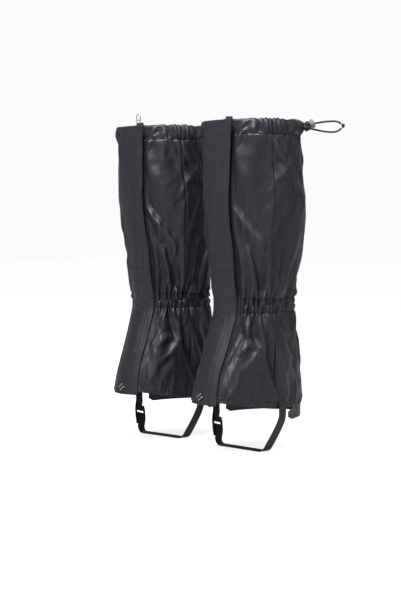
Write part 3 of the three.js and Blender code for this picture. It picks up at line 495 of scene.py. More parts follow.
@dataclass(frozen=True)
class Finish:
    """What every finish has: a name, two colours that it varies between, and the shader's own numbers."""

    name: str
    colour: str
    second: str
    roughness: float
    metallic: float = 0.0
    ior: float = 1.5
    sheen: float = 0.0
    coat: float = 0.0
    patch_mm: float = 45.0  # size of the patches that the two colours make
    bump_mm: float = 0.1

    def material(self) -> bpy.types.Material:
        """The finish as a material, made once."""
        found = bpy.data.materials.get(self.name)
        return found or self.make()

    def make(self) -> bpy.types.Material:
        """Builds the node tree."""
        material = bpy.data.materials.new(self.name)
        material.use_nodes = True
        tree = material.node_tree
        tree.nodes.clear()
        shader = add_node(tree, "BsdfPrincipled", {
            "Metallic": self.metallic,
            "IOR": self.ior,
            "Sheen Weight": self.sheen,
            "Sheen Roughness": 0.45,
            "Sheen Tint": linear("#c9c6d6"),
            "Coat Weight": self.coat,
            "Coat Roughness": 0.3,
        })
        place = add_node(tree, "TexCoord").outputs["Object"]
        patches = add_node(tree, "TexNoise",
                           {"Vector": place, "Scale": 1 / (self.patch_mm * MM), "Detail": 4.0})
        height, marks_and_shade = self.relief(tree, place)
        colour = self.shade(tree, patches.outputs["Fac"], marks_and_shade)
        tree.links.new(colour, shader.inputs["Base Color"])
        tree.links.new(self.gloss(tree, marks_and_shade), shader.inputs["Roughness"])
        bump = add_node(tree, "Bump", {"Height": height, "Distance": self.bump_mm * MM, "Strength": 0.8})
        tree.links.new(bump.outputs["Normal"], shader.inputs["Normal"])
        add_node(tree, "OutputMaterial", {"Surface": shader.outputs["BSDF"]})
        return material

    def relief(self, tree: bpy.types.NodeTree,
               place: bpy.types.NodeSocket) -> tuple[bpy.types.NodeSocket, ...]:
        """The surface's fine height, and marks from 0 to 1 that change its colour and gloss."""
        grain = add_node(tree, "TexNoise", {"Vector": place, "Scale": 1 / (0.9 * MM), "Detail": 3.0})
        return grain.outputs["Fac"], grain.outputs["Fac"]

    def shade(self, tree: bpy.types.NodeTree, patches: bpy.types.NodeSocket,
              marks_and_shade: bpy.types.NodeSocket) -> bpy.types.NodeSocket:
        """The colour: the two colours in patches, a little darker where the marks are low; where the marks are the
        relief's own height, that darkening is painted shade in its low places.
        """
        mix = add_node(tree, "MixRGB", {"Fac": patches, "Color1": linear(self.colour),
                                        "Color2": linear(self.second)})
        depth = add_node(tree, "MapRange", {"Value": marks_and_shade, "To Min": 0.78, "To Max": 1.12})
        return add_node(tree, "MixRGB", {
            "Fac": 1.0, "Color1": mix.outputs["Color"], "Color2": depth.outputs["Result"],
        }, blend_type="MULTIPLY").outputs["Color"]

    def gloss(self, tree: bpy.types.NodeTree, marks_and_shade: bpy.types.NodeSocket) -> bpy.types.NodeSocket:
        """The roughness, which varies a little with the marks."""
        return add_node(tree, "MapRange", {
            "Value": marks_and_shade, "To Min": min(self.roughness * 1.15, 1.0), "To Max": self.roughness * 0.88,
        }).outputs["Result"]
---
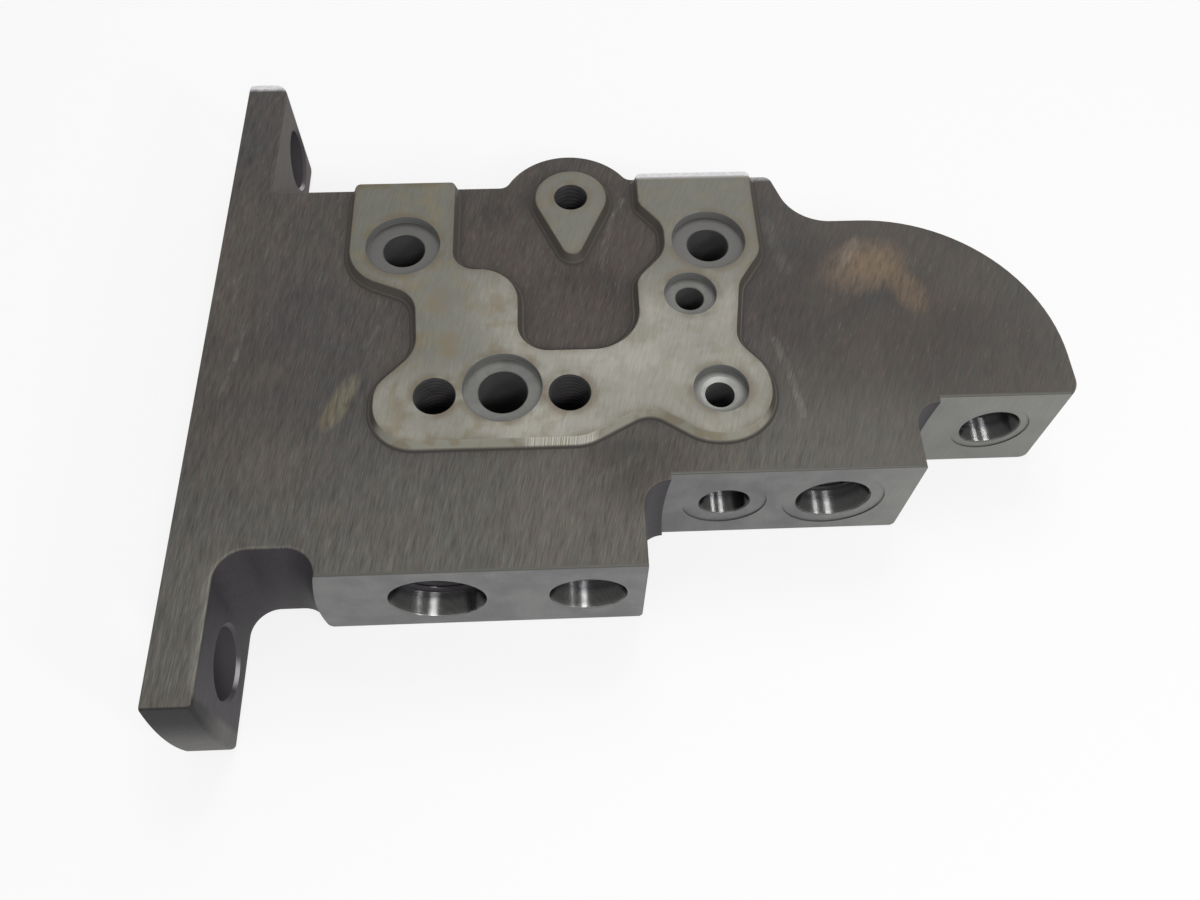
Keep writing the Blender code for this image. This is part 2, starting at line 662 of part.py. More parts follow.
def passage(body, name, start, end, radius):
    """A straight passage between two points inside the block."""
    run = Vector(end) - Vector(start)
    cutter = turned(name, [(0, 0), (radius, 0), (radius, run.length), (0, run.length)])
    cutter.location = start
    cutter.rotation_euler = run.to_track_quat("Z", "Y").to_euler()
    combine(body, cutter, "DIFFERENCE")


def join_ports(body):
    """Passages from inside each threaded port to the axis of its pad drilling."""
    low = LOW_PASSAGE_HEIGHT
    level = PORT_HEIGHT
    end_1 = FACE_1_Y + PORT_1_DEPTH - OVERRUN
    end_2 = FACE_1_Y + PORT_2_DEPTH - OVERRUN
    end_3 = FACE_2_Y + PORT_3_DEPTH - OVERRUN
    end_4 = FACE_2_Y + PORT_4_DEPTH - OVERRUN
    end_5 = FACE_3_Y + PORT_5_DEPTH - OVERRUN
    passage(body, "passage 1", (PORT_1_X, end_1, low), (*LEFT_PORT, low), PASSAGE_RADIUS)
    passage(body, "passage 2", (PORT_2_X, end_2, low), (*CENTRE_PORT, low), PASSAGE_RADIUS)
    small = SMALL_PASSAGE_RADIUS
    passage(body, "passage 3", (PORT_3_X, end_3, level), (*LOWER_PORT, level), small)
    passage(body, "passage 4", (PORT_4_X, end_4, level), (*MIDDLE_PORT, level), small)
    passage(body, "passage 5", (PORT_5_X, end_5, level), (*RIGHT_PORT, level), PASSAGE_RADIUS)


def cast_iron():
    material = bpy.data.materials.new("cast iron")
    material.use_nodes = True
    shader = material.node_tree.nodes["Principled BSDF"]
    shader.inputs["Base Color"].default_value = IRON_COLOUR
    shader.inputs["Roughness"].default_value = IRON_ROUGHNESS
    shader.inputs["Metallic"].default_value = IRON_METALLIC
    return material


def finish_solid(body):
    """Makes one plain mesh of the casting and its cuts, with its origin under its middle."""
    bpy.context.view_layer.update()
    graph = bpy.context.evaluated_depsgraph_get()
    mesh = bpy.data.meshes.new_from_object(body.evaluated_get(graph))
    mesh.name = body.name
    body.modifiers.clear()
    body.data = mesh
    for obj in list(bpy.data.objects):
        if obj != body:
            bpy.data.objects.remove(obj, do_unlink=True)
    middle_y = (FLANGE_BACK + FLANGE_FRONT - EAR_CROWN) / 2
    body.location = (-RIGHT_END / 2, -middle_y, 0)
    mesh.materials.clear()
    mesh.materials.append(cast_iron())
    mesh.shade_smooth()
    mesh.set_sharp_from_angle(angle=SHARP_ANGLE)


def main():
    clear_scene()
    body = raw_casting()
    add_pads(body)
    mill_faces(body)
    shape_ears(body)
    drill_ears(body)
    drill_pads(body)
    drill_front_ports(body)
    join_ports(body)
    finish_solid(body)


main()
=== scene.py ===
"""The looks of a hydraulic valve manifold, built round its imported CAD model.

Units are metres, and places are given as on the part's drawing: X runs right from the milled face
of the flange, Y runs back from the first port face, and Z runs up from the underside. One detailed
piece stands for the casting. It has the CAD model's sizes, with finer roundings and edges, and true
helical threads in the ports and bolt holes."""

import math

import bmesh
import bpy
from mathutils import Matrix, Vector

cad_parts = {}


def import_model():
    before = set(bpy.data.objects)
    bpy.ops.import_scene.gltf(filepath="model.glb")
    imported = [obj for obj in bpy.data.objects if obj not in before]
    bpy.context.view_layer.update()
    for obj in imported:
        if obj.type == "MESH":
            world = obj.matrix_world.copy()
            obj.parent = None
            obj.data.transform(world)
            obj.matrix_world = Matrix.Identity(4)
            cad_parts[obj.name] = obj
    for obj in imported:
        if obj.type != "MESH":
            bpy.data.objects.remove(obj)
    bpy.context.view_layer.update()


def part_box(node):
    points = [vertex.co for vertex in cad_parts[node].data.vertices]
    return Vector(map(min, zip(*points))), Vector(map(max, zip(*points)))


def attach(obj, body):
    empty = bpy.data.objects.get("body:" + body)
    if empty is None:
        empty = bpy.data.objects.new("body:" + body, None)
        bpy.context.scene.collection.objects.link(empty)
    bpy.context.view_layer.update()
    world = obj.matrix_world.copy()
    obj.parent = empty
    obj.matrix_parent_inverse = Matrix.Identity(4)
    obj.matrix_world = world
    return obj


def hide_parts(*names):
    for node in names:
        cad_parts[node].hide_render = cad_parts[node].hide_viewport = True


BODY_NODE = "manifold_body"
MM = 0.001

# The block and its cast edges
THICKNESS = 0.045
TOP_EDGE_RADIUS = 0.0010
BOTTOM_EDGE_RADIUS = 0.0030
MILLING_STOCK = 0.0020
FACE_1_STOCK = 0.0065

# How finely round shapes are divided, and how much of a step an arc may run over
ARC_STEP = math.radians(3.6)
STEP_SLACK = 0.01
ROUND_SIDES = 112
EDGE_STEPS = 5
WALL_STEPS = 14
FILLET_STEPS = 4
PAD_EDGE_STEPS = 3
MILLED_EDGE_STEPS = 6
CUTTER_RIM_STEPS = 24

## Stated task
In the listing above, find the line containing "middle_y = (FLANGE_BACK" and the line containing "imported = [obj", then repeat those two lines and everything between them exactly.

## The answer
    middle_y = (FLANGE_BACK + FLANGE_FRONT - EAR_CROWN) / 2
    body.location = (-RIGHT_END / 2, -middle_y, 0)
    mesh.materials.clear()
    mesh.materials.append(cast_iron())
    mesh.shade_smooth()
    mesh.set_sharp_from_angle(angle=SHARP_ANGLE)


def main():
    clear_scene()
    body = raw_casting()
    add_pads(body)
    mill_faces(body)
    shape_ears(body)
    drill_ears(body)
    drill_pads(body)
    drill_front_ports(body)
    join_ports(body)
    finish_solid(body)


main()
=== scene.py ===
"""The looks of a hydraulic valve manifold, built round its imported CAD model.

Units are metres, and places are given as on the part's drawing: X runs right from the milled face
of the flange, Y runs back from the first port face, and Z runs up from the underside. One detailed
piece stands for the casting. It has the CAD model's sizes, with finer roundings and edges, and true
helical threads in the ports and bolt holes."""

import math

import bmesh
import bpy
from mathutils import Matrix, Vector

cad_parts = {}


def import_model():
    before = set(bpy.data.objects)
    bpy.ops.import_scene.gltf(filepath="model.glb")
    imported = [obj for obj in bpy.data.objects if obj not in before]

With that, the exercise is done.